Dennis Faas's picture

You can pick whether to use a Microsoft password ( email address) or a local account during the setup. You can also switch between a live account and a local account after Windows 10 has been installed (with the default being the account) - and even vice versa if you want. Having a local account does make things considerably more private. Also, making Windows 10 act like 7 is fairly simple, especially with Classic Shell and a few other tweaks.

Windows 10 is a lot more stable than what it was when it first came out so if you want to give it another shot I'd be more than happy to help. And for the record, I would never leave anyone "hanging" if they didn't like the upgrade, if that means making adjustments and/or explaining things 1-on-1 for another follow-up session (also included in my services), or downgrading back to 7.

royala_5291's picture

I used to be a staunch MS gal, and MS used to be a reputable company given its size. I saw Versions ME and 2000 as bad releases with the purpose of income/profit. The next really bad decision was 8, and then compounded with 8.1 which led me to decide that Microsoft was no longer concerned with the 'global technical advances' business ideal that I believed Mr. Gates originally held.
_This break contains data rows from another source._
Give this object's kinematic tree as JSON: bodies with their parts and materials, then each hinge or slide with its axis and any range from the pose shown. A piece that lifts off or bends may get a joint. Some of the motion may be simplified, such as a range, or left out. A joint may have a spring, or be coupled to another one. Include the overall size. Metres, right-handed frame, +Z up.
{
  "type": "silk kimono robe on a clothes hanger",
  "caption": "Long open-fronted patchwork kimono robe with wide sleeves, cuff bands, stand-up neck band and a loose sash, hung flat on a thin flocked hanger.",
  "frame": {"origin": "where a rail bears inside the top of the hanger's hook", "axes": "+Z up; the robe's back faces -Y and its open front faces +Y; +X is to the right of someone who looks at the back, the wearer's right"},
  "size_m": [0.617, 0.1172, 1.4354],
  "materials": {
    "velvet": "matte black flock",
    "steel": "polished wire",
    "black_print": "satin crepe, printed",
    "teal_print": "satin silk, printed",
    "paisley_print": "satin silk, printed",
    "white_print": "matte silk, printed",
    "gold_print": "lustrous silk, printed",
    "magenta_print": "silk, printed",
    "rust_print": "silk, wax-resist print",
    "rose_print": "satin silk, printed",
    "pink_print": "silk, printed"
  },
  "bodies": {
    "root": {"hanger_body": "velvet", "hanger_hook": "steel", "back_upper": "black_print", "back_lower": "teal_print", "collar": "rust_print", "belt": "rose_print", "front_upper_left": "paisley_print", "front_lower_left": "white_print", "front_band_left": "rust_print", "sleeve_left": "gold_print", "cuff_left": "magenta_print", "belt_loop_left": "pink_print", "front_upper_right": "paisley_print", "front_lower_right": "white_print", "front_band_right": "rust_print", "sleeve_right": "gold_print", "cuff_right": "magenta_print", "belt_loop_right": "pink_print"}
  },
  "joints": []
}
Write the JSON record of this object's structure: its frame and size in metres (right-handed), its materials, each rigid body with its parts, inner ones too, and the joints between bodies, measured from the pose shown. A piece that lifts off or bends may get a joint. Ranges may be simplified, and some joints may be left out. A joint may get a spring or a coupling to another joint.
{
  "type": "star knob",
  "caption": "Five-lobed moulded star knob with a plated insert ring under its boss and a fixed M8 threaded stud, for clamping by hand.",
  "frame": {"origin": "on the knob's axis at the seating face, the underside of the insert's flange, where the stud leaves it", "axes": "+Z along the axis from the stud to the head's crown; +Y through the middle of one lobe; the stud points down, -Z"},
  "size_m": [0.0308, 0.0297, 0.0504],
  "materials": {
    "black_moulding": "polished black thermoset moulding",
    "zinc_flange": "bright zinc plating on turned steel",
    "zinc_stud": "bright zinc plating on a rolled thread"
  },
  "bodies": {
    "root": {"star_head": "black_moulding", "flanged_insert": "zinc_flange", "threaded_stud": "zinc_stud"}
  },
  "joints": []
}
After this 10 debacle, I no longer hold respect for Microsoft and do wish there were more options than currently available (OK, there are, but not for the average home user...just techie types).

I do hope that MS has learned their lesson, but if they have, I fear it is way too little, way too late. The damage has been done, and they have not only begun but accelerated their own demise.

One good result of all of this, I only need to support clients with 7 and 10, since XP is gone and 8.1 is going...going...

topgum's picture

Steve Gibson the acclaimed developer of Spin Rite has developed a tool to stop the Nag and protect the OS from upgrading.
Never10 does NOT prevent the installation of Windows updates, including
the infamous Get Windows 10 (GWX) update KB3035583. Never10 simply
employs Microsoft's documented and sanctioned configuration settings to
instruct it NOT to change the installed version of Windows

ronangel1's picture

It is very simple to prevent upgrade to windows 10 just click on NO whenever asked to agree to their terms and conditions!
I have after taking image backup with acronis converted all my computers to windows 10 and have had no serious problems but do know what I am doing. The reason being to take advantage of the Microsoft offer so that I can do clean install at any time with new/same hard drive should I want to sell computer it is remembered by Microsoft as being installed, this will increase resale value of computer and give the option at no extra cost to next user should they wish to take it.
Keep up the good work with your very informative writing, for beginners and experts alike.

ROD.UDING's picture

The horror of Win 10 nagging will finally die on the 29th. After that I can turn my Windows updates back on. I found that was the only way to cease the endless nagging of GWX. The Win 10 upgrade from MS to me seemed that they were trying to push it across more like a malware install. Considering the way the OS works it does seem like malware to me. Personally, this has turned me off completely on MS. I'm planning on building a new desktop to replace my ancient laptop and will go with Linux on it and will only suffer the indignity of dealing with MS at work in the future.